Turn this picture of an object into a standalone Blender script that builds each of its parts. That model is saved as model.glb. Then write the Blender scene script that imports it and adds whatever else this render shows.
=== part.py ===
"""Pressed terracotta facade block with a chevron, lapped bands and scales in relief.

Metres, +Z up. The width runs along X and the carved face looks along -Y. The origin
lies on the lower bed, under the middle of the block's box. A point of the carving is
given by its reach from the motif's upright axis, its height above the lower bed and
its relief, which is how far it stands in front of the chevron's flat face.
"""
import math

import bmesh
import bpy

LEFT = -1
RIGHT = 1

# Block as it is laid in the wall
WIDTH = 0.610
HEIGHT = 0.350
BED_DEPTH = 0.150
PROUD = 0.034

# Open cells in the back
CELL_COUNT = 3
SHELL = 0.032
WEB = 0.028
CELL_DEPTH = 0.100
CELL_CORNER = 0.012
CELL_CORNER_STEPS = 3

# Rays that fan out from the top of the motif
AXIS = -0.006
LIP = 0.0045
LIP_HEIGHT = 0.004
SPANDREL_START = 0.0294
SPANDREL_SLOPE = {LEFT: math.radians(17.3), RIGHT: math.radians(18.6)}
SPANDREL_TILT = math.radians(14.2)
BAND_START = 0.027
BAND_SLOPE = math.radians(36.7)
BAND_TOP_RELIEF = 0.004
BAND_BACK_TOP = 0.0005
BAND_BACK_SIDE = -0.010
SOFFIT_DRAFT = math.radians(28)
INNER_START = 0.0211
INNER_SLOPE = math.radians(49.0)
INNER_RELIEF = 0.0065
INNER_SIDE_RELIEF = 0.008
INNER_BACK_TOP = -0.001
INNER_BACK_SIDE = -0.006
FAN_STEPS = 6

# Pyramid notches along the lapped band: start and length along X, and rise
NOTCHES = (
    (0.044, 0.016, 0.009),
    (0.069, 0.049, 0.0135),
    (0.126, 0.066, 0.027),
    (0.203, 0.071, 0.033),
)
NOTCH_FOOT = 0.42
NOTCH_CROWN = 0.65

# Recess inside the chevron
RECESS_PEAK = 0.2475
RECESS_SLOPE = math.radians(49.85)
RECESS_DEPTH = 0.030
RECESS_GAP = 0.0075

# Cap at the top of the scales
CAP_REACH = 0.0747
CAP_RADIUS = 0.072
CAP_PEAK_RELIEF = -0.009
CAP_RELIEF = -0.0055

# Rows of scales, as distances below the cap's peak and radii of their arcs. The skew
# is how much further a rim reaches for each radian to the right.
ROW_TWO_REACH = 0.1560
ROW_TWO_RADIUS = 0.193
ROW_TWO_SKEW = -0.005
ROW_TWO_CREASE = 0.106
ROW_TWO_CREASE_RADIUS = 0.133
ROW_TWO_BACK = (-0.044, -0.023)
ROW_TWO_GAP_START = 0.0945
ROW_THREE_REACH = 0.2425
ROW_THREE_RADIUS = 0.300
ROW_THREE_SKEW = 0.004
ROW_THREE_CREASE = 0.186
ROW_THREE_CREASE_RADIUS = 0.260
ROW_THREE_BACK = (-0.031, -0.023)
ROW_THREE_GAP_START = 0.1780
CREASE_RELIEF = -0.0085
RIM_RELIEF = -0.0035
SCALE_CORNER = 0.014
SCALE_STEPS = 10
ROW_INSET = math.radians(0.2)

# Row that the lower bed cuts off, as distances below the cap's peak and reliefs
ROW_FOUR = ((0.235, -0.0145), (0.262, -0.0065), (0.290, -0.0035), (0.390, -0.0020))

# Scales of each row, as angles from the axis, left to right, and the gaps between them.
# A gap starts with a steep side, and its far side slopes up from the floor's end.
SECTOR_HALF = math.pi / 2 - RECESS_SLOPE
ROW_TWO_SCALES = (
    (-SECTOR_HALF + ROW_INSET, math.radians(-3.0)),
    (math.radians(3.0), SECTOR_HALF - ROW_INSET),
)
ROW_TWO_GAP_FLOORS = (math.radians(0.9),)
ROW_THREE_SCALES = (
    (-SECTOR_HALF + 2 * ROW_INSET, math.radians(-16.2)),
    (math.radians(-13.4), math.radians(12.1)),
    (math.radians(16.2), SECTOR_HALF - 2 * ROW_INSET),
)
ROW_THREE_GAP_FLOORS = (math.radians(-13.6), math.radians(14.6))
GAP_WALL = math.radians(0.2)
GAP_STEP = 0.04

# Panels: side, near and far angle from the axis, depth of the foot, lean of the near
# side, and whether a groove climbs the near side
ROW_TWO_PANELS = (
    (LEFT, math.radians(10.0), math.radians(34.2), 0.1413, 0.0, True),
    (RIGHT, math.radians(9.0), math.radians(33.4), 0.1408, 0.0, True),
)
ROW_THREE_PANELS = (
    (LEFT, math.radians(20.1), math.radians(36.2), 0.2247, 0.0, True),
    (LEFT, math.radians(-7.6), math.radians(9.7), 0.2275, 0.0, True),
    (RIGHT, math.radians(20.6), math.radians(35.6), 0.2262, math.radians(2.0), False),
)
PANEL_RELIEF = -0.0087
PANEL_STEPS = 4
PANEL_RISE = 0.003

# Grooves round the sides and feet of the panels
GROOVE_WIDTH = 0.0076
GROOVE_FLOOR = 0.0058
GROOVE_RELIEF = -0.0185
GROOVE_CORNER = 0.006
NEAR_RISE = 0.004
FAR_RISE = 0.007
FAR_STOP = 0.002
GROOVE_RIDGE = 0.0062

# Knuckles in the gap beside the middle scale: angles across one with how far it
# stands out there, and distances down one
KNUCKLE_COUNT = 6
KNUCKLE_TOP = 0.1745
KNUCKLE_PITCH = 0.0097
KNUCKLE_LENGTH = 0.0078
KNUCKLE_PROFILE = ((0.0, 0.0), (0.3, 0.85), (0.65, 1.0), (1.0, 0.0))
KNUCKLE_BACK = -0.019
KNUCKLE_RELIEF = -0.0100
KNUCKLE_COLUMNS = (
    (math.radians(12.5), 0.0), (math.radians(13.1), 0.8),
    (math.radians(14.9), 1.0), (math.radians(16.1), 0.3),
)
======
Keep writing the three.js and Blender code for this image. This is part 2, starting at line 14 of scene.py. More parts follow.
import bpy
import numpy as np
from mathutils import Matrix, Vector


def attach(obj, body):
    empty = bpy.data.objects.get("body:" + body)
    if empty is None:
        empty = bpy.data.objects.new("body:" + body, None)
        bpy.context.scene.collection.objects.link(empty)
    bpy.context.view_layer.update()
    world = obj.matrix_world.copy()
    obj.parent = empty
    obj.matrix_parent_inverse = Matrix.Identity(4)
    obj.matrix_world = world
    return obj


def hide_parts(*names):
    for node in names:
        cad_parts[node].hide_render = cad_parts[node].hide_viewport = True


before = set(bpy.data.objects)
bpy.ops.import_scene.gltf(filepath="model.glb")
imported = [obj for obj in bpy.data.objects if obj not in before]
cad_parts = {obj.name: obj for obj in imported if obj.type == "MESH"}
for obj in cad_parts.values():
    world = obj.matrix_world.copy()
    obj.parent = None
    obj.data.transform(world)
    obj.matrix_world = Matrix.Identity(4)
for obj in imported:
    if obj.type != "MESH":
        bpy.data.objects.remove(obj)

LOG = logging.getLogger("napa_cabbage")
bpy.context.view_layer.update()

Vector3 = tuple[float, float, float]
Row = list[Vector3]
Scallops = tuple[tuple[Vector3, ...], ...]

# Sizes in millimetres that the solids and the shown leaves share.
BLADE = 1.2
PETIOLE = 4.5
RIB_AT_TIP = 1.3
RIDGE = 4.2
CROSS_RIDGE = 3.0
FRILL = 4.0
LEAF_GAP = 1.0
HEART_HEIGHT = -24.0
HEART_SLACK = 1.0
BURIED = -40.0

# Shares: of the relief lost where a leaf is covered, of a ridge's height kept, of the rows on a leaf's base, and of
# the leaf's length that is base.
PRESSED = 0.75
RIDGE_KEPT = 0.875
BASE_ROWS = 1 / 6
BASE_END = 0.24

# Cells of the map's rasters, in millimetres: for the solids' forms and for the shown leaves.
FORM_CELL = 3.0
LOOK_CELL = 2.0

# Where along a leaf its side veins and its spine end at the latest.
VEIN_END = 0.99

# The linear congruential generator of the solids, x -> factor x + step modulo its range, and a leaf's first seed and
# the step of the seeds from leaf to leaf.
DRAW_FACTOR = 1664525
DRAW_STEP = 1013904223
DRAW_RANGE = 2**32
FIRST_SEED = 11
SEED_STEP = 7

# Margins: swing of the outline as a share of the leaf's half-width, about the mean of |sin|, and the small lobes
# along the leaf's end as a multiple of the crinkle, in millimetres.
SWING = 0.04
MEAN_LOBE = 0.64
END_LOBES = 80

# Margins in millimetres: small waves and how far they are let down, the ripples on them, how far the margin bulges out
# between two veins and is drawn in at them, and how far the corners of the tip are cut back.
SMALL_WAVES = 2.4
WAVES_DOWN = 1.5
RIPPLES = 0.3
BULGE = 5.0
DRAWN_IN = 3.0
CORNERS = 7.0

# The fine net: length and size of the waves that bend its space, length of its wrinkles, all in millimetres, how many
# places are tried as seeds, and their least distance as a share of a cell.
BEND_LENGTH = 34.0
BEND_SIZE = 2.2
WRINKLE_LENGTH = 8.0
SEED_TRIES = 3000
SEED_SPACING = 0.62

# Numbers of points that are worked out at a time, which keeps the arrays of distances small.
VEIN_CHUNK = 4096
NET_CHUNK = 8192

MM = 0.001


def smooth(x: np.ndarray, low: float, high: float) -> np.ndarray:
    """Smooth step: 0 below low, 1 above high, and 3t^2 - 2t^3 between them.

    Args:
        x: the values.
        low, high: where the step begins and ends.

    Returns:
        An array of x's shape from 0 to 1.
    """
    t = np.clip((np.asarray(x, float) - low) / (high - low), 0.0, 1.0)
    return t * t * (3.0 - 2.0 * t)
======
### The task
Reproduce verbatim only the segment of the listing bounded by the line containing "in imported if" and the line containing "VEIN_END = 0.99", with both boundary lines included.

### Answer to the exercise
cad_parts = {obj.name: obj for obj in imported if obj.type == "MESH"}
for obj in cad_parts.values():
    world = obj.matrix_world.copy()
    obj.parent = None
    obj.data.transform(world)
    obj.matrix_world = Matrix.Identity(4)
for obj in imported:
    if obj.type != "MESH":
        bpy.data.objects.remove(obj)

LOG = logging.getLogger("napa_cabbage")
bpy.context.view_layer.update()

Vector3 = tuple[float, float, float]
Row = list[Vector3]
Scallops = tuple[tuple[Vector3, ...], ...]

# Sizes in millimetres that the solids and the shown leaves share.
BLADE = 1.2
PETIOLE = 4.5
RIB_AT_TIP = 1.3
RIDGE = 4.2
CROSS_RIDGE = 3.0
FRILL = 4.0
LEAF_GAP = 1.0
HEART_HEIGHT = -24.0
HEART_SLACK = 1.0
BURIED = -40.0

# Shares: of the relief lost where a leaf is covered, of a ridge's height kept, of the rows on a leaf's base, and of
# the leaf's length that is base.
PRESSED = 0.75
RIDGE_KEPT = 0.875
BASE_ROWS = 1 / 6
BASE_END = 0.24

# Cells of the map's rasters, in millimetres: for the solids' forms and for the shown leaves.
FORM_CELL = 3.0
LOOK_CELL = 2.0

# Where along a leaf its side veins and its spine end at the latest.
VEIN_END = 0.99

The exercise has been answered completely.